There's a little story in each largely static scene, from that of a robber pilfering possessions from city rooftops, to a lonely janitor cleaning a swimming pool, to a woman hiding in fear from her abusive husband. Some give you puzzles to solve, but most give you shadows to click on, until a sparse story resolves in some manner. It's an intriguing world, one in which you act as a spectral visitor, phasing from one snippet of human life to the next. In some of the scenes you can even alter the outcome, redirecting the flow of the river of time.
Kimono by Trashgames
A violent, stylish puzzle game where you play as a kimono-clad woman in a series of colourful arenas, each one populated by a smattering of enemies. Clicking to move from enemy to enemy in a turn-based fashion, you have to plot the correct course to ensure that you can take everyone down, without getting so close to a baddie that they'll slice you up instead. (Die and you'll only have to replay the current stage.) I like that you can rotate each scene, to better scheme your slaughtery approach, and I love how fast, how fluid the action seems when it's being performed near-instantaneously between clicks of the mouse.
Fetch Quests Anonymous by DDD Wares
If your favourite parts of RPGs are the repetitive fetch quests, then boy are you in for a treat with Fetch Quests Anonymous (really, the clue was in the name). OK, I kid, a little. Even though you're merely ferrying items from one sketchily drawn NPC to another, ad nauseum, in this small, first-person RPG, there's something strangely refreshing about its lack of drawn-out plot, or huge expanse of world to disguise its grind.
Using an enjoyably interactive PDA thingy, you'll collect items from NPCs, before delivering them to other NPCs in this procedurally mashed-up game, with your wallet gradually embiggening after every job. Given how hard it is to acquire money in the real world, it's actually fairly therapeutic, becoming rich so easily here.
Whirling Blades by DaFluffyPotato
Whirling Blades brings back memories of the superbly atmospheric Devil Daggers, the one-room, endless arcade game that Steam says I have played for nine minutes in total (and I will likely play no more than that). That's because I'm rubbish at Devil Daggers, and I'm equally rubbish at Whirling Blades, a similarly hectic survive-'em-up that gives you a sword and a pile of enemies to use it on.
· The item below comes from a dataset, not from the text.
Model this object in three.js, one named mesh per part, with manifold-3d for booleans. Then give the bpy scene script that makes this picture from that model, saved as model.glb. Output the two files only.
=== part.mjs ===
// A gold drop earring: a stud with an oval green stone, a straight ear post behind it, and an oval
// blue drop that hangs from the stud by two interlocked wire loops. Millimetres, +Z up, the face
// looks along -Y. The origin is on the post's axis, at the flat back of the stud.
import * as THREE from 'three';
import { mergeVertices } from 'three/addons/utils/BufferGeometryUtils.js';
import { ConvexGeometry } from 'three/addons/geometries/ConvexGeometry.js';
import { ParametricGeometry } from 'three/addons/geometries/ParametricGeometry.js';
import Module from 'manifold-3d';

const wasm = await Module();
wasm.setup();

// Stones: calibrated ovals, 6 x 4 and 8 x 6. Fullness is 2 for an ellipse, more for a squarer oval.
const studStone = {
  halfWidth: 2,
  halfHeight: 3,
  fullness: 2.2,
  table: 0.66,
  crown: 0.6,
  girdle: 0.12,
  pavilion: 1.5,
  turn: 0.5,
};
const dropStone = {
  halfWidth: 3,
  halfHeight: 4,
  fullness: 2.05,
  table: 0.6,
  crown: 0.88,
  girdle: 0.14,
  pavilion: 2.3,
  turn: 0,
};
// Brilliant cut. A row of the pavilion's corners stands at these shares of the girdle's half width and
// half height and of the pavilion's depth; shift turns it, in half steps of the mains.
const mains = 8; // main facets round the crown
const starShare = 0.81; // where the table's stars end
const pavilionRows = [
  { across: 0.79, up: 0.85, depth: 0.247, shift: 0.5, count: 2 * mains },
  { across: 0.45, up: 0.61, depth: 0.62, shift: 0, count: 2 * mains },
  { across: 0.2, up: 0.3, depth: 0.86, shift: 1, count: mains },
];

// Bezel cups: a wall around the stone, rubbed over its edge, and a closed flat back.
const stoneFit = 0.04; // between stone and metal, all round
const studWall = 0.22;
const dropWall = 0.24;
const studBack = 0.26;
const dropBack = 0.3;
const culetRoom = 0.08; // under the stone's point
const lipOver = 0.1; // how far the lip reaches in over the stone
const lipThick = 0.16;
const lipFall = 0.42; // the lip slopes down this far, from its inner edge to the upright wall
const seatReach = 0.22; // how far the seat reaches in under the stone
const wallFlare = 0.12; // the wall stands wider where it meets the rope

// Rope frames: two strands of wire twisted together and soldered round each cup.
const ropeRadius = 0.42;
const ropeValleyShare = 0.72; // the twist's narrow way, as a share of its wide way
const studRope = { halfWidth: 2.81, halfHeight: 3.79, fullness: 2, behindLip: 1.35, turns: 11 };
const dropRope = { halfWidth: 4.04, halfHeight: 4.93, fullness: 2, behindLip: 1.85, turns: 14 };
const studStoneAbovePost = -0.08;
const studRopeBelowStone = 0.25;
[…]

I like the 2D, isometric world that animatedly expands with new tiles as you romp around. I like that, often, tiles will fall away into the void, to be replaced with patches of purple ground that will slow you down. I even appreciate the feel of combat, as you swing your blade with the left mouse button, and use the right to dash about. It's not for me, obviously, but this whirling dervish of a game will be a shining jewel for some.
10 Gnomes in Paris by Mateusz Skutnik
I do like a good slideshow adventure game: games like Myst where you explore and solve puzzles by clicking from one static screen to another. 10 Gnomes in Paris has deposited 10 cheeky little gnomes around a section of Paris, and guess what, it's your job to find them, by poking around in drains, flower pots and the like. Try and ignore the timer at the bottom of the screen, which adds an element of pressure at odds with the gentle, ambient puzzling you're asked to perform, and get stuck into this sweet, small game of hide and seek in gay Paris. There's no place like gnome, as the saying goes. (Via Warp Door.)